(begin)

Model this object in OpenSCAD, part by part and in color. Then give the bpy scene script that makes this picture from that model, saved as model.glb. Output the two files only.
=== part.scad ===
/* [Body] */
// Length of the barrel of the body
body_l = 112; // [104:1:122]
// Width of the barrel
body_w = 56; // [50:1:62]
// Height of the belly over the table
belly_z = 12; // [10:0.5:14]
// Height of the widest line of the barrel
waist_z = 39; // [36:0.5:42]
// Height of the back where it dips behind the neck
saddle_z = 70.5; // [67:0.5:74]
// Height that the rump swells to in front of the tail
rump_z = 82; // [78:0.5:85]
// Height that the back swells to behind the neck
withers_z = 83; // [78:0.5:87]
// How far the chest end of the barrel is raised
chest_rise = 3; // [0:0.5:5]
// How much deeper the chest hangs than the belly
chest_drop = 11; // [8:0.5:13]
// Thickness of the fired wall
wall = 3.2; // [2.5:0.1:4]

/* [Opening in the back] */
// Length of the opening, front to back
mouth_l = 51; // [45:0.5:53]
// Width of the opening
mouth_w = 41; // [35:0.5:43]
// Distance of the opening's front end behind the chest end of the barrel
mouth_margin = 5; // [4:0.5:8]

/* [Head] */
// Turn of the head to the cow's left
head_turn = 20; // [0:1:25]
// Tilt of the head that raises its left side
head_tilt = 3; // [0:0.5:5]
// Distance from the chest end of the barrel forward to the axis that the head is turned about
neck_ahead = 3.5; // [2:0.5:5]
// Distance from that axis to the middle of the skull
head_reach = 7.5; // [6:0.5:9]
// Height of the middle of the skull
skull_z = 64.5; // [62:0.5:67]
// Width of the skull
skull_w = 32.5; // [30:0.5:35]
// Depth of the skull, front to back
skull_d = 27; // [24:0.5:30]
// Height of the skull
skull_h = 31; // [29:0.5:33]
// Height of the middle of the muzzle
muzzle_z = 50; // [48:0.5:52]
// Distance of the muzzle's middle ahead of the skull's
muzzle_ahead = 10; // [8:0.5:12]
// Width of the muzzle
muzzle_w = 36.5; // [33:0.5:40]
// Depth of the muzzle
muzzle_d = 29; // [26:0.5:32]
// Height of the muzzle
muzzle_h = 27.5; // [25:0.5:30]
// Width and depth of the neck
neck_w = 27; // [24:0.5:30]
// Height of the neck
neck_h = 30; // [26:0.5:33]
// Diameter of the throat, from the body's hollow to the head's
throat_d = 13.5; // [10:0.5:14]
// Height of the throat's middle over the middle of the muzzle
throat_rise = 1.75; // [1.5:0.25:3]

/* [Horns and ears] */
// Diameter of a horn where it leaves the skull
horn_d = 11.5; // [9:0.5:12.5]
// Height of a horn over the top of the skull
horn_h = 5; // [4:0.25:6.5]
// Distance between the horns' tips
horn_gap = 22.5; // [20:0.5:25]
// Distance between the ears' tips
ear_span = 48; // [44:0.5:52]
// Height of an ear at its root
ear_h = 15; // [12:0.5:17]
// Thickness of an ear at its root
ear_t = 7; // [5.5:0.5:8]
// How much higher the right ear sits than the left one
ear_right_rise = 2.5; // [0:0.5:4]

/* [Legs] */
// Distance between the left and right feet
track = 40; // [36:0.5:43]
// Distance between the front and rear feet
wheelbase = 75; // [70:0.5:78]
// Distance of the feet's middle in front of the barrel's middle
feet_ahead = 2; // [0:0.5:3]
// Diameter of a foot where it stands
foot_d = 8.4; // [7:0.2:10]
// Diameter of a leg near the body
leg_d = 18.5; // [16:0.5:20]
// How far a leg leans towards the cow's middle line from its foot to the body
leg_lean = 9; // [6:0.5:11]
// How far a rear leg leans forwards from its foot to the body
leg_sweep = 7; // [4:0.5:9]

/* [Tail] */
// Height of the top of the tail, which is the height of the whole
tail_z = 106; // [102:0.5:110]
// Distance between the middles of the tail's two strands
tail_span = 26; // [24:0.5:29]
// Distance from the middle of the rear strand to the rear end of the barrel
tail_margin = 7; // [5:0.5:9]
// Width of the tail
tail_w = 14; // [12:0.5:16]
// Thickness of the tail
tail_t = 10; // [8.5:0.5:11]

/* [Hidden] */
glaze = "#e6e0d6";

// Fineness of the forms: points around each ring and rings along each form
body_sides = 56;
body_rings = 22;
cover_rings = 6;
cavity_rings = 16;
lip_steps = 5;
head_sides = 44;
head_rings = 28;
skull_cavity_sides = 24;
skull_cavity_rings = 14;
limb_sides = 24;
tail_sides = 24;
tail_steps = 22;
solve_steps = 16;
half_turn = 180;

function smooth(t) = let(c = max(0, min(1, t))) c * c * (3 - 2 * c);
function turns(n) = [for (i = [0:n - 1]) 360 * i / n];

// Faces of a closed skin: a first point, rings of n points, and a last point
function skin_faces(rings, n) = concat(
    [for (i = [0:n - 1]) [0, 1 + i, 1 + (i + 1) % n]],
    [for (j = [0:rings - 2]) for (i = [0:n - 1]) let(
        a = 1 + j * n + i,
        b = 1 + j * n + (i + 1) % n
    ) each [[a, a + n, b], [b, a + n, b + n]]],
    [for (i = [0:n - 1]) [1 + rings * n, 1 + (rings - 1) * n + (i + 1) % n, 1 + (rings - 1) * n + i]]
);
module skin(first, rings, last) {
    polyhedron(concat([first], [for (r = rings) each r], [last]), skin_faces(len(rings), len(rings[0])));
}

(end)

Written exercise:
Reproduce the material exactly, with every line intact.

Problem solution:
Model this object in OpenSCAD, part by part and in color. Then give the bpy scene script that makes this picture from that model, saved as model.glb. Output the two files only.
=== part.scad ===
/* [Body] */
// Length of the barrel of the body
body_l = 112; // [104:1:122]
// Width of the barrel
body_w = 56; // [50:1:62]
// Height of the belly over the table
belly_z = 12; // [10:0.5:14]
// Height of the widest line of the barrel
waist_z = 39; // [36:0.5:42]
// Height of the back where it dips behind the neck
saddle_z = 70.5; // [67:0.5:74]
// Height that the rump swells to in front of the tail
rump_z = 82; // [78:0.5:85]
// Height that the back swells to behind the neck
withers_z = 83; // [78:0.5:87]
// How far the chest end of the barrel is raised
chest_rise = 3; // [0:0.5:5]
// How much deeper the chest hangs than the belly
chest_drop = 11; // [8:0.5:13]
// Thickness of the fired wall
wall = 3.2; // [2.5:0.1:4]

/* [Opening in the back] */
// Length of the opening, front to back
mouth_l = 51; // [45:0.5:53]
// Width of the opening
mouth_w = 41; // [35:0.5:43]
// Distance of the opening's front end behind the chest end of the barrel
mouth_margin = 5; // [4:0.5:8]

/* [Head] */
// Turn of the head to the cow's left
head_turn = 20; // [0:1:25]
// Tilt of the head that raises its left side
head_tilt = 3; // [0:0.5:5]
// Distance from the chest end of the barrel forward to the axis that the head is turned about
neck_ahead = 3.5; // [2:0.5:5]
// Distance from that axis to the middle of the skull
head_reach = 7.5; // [6:0.5:9]
// Height of the middle of the skull
skull_z = 64.5; // [62:0.5:67]
// Width of the skull
skull_w = 32.5; // [30:0.5:35]
// Depth of the skull, front to back
skull_d = 27; // [24:0.5:30]
// Height of the skull
skull_h = 31; // [29:0.5:33]
// Height of the middle of the muzzle
muzzle_z = 50; // [48:0.5:52]
// Distance of the muzzle's middle ahead of the skull's
muzzle_ahead = 10; // [8:0.5:12]
// Width of the muzzle
muzzle_w = 36.5; // [33:0.5:40]
// Depth of the muzzle
muzzle_d = 29; // [26:0.5:32]
// Height of the muzzle
muzzle_h = 27.5; // [25:0.5:30]
// Width and depth of the neck
neck_w = 27; // [24:0.5:30]
// Height of the neck
neck_h = 30; // [26:0.5:33]
// Diameter of the throat, from the body's hollow to the head's
throat_d = 13.5; // [10:0.5:14]
// Height of the throat's middle over the middle of the muzzle
throat_rise = 1.75; // [1.5:0.25:3]

/* [Horns and ears] */
// Diameter of a horn where it leaves the skull
horn_d = 11.5; // [9:0.5:12.5]
// Height of a horn over the top of the skull
horn_h = 5; // [4:0.25:6.5]
// Distance between the horns' tips
horn_gap = 22.5; // [20:0.5:25]
// Distance between the ears' tips
ear_span = 48; // [44:0.5:52]
// Height of an ear at its root
ear_h = 15; // [12:0.5:17]
// Thickness of an ear at its root
ear_t = 7; // [5.5:0.5:8]
// How much higher the right ear sits than the left one
ear_right_rise = 2.5; // [0:0.5:4]

/* [Legs] */
// Distance between the left and right feet
track = 40; // [36:0.5:43]
// Distance between the front and rear feet
wheelbase = 75; // [70:0.5:78]
// Distance of the feet's middle in front of the barrel's middle
feet_ahead = 2; // [0:0.5:3]
// Diameter of a foot where it stands
foot_d = 8.4; // [7:0.2:10]
// Diameter of a leg near the body
leg_d = 18.5; // [16:0.5:20]
// How far a leg leans towards the cow's middle line from its foot to the body
leg_lean = 9; // [6:0.5:11]
// How far a rear leg leans forwards from its foot to the body
leg_sweep = 7; // [4:0.5:9]

/* [Tail] */
// Height of the top of the tail, which is the height of the whole
tail_z = 106; // [102:0.5:110]
// Distance between the middles of the tail's two strands
tail_span = 26; // [24:0.5:29]
// Distance from the middle of the rear strand to the rear end of the barrel
tail_margin = 7; // [5:0.5:9]
// Width of the tail
tail_w = 14; // [12:0.5:16]
// Thickness of the tail
tail_t = 10; // [8.5:0.5:11]

/* [Hidden] */
glaze = "#e6e0d6";

// Fineness of the forms: points around each ring and rings along each form
body_sides = 56;
body_rings = 22;
cover_rings = 6;
cavity_rings = 16;
lip_steps = 5;
head_sides = 44;
head_rings = 28;
skull_cavity_sides = 24;
skull_cavity_rings = 14;
limb_sides = 24;
tail_sides = 24;
tail_steps = 22;
solve_steps = 16;
half_turn = 180;

function smooth(t) = let(c = max(0, min(1, t))) c * c * (3 - 2 * c);
function turns(n) = [for (i = [0:n - 1]) 360 * i / n];

// Faces of a closed skin: a first point, rings of n points, and a last point
function skin_faces(rings, n) = concat(
    [for (i = [0:n - 1]) [0, 1 + i, 1 + (i + 1) % n]],
    [for (j = [0:rings - 2]) for (i = [0:n - 1]) let(
        a = 1 + j * n + i,
        b = 1 + j * n + (i + 1) % n
    ) each [[a, a + n, b], [b, a + n, b + n]]],
    [for (i = [0:n - 1]) [1 + rings * n, 1 + (rings - 1) * n + (i + 1) % n, 1 + (rings - 1) * n + i]]
);
module skin(first, rings, last) {
    polyhedron(concat([first], [for (r = rings) each r], [last]), skin_faces(len(rings), len(rings[0])));
}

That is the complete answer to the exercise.